Fast-food culture creating an epidemicPublished 4:33pm Tuesday, September 20, 2011
We’re facing an epidemic in America.
In the last 30 years the number of children who are overweight has tripled to 15 percent. In fact, when we add the overweight and obese statistics together, we see just how serious the problem really is. One-third of our nation’s children are carrying too much weight.
There are a number of reasons why child obesity in America is on the rise, but most doctors agree that there are two primary factors that have led to this epidemic.
First, our children and teenagers are not eating the right kinds of foods.
Let’s face it; we’ve become a fast food nation and there are certain risks that accompany that lifestyle, which we are reminded of this month, which is National Childhood Obesity Awareness Month.
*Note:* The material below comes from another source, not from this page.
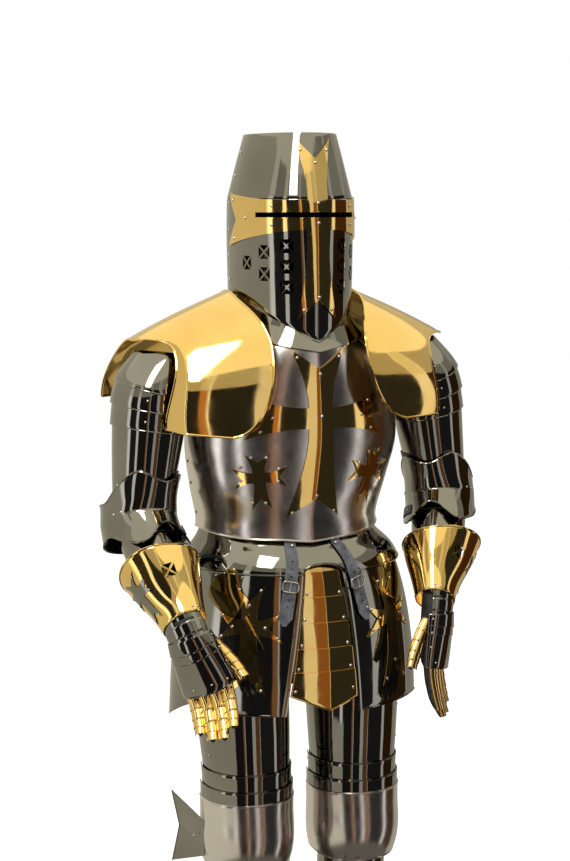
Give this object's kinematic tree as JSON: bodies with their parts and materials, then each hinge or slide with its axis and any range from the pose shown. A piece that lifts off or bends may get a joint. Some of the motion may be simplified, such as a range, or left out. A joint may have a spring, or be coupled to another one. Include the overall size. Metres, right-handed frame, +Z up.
{
  "type": "suit of plate armour",
  "caption": "Standing suit of plate armour: flat-topped great helm with a forked brass cross, brass shoulder plates, hinged arms and knees, and a skirt of hanging plates.",
  "frame": {"origin": "on the floor, under the middle of the whole suit", "axes": "+Z up; the suit faces -Y; +X is the wearer's left"},
  "size_m": [0.7624, 0.4904, 1.833],
  "materials": {
    "blued_steel": "mirror-polished dark gunmetal steel",
    "satin_steel": "softly polished steel",
    "brass": "mirror-polished brass",
    "strap_leather": "dark grey strap leather, matt",
    "glove_leather": "black glove leather, matt"
  },
  "bodies": {
    "torso": {"gorget": "blued_steel", "breastplate": "satin_steel", "backplate": "satin_steel", "breast_cross": "brass", "breast_star_right": "brass", "breast_star_left": "brass", "fauld_front": "blued_steel", "fauld_back": "blued_steel", "fauld_lame_1": "brass", "fauld_lame_2": "brass", "fauld_lame_3": "brass", "fauld_lame_4": "brass", "fauld_lame_5": "brass", "tasset_front_right": "blued_steel", "tasset_side_right": "blued_steel", "tasset_cross_right": "brass", "tasset_front_left": "blued_steel", "tasset_side_left": "blued_steel", "tasset_cross_left": "brass", "culet": "blued_steel", "strap_right": "strap_leather", "buckle_right": "satin_steel", "strap_left": "strap_leather", "buckle_left": "satin_steel", "pauldron_right": "brass", "shoulder_lame_upper_right": "blued_steel", "shoulder_lame_middle_right": "blued_steel", "shoulder_lame_lower_right": "blued_steel", "rerebrace_right": "blued_steel", "couter_right": "blued_steel", "cuisse_right": "blued_steel", "knee_lame_right": "blued_steel", "poleyn_right": "satin_steel", "pauldron_left": "brass", "shoulder_lame_upper_left": "blued_steel", "shoulder_lame_middle_left": "blued_steel", "shoulder_lame_lower_left": "blued_steel", "rerebrace_left": "blued_steel", "couter_left": "blued_steel", "cuisse_left": "blued_steel", "knee_lame_left": "blued_steel", "poleyn_left": "satin_steel"},
    "helm": {"helm_crown": "blued_steel", "helm_upper_front": "blued_steel", "helm_upper_back": "blued_steel", "helm_lower_front": "blued_steel", "helm_lower_back": "blued_steel", "helm_cross": "brass"},
    "forearm_right": {"vambrace_right": "blued_steel", "gauntlet_cuff_right": "brass", "hand_plate_right": "blued_steel", "glove_right": "glove_leather"},
    "forearm_left": {"vambrace_left": "blued_steel", "gauntlet_cuff_left": "brass", "hand_plate_left": "blued_steel", "glove_left": "glove_leather"},
    "shin_right": {"greave_right": "blued_steel", "sabaton_right": "blued_steel"},
    "shin_left": {"greave_left": "blued_steel", "sabaton_left": "blued_steel"}
  },
  "joints": [
    {"name": "helm_lift", "type": "slide", "parent": "torso", "child": "helm", "axis": [0, 0, 1], "range_m": [0, 0.4]},
    {"name": "elbow_right", "type": "hinge", "parent": "torso", "child": "forearm_right", "pos_m": [-0.30996, 0.03044, 1.126], "axis": [0.9335, 0.3246, -0.1524], "range_deg": [-10, 40]},
    {"name": "elbow_left", "type": "hinge", "parent": "torso", "child": "forearm_left", "pos_m": [0.30704, 0.05344, 1.136], "axis": [0.7992, -0.585, 0.1382], "range_deg": [-10, 34]},
    {"name": "knee_right", "type": "hinge", "parent": "torso", "child": "shin_right", "pos_m": [-0.11296, 0.00644, 0.512], "axis": [1, 0, 0], "range_deg": [0, 60]},
    {"name": "knee_left", "type": "hinge", "parent": "torso", "child": "shin_left", "pos_m": [0.10304, 0.00644, 0.512], "axis": [1, 0, 0], "range_deg": [0, 60]}
  ]
}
A study conducted by the National Heart, Lung, and Blood Institute (NHLBI) and published in the January of 2004 revealed that young adults who eat frequently at fast-food restaurants gain more weight and have a greater increase in insulin resistance in early middle age.
After 15 years, those who ate at fast-food restaurants more than twice a week compared to less than once a week had gained an extra 10 pounds and had a two-fold greater increase in insulin resistance, a risk factor for type 2 diabetes, which is a major risk factor for heart disease.
One reason for the weight gain may be that a single meal from one of these restaurants often contains enough calories to satisfy a person’s caloric requirement for an entire day.
The second reasons is that America’s children are getting less and less exercise on a daily basis. The mixture of fast food diets along with sedentary lifestyles is creating a generation of children who are facing very adult health issues like high cholesterol, diabetes and heart disease.
That’s the problem.
What’s the solution?
We need to teach our children to make healthy lifestyle choices, and that includes setting a good example by following a nutritional and exercise plan that leads to a healthy weight.
Parents must cook nutritionally balanced meals, greatly reduce snacks high in fat and sugar, teach portion control, pack healthy lunches, avoid fast food and help their children increase levels of physical activity.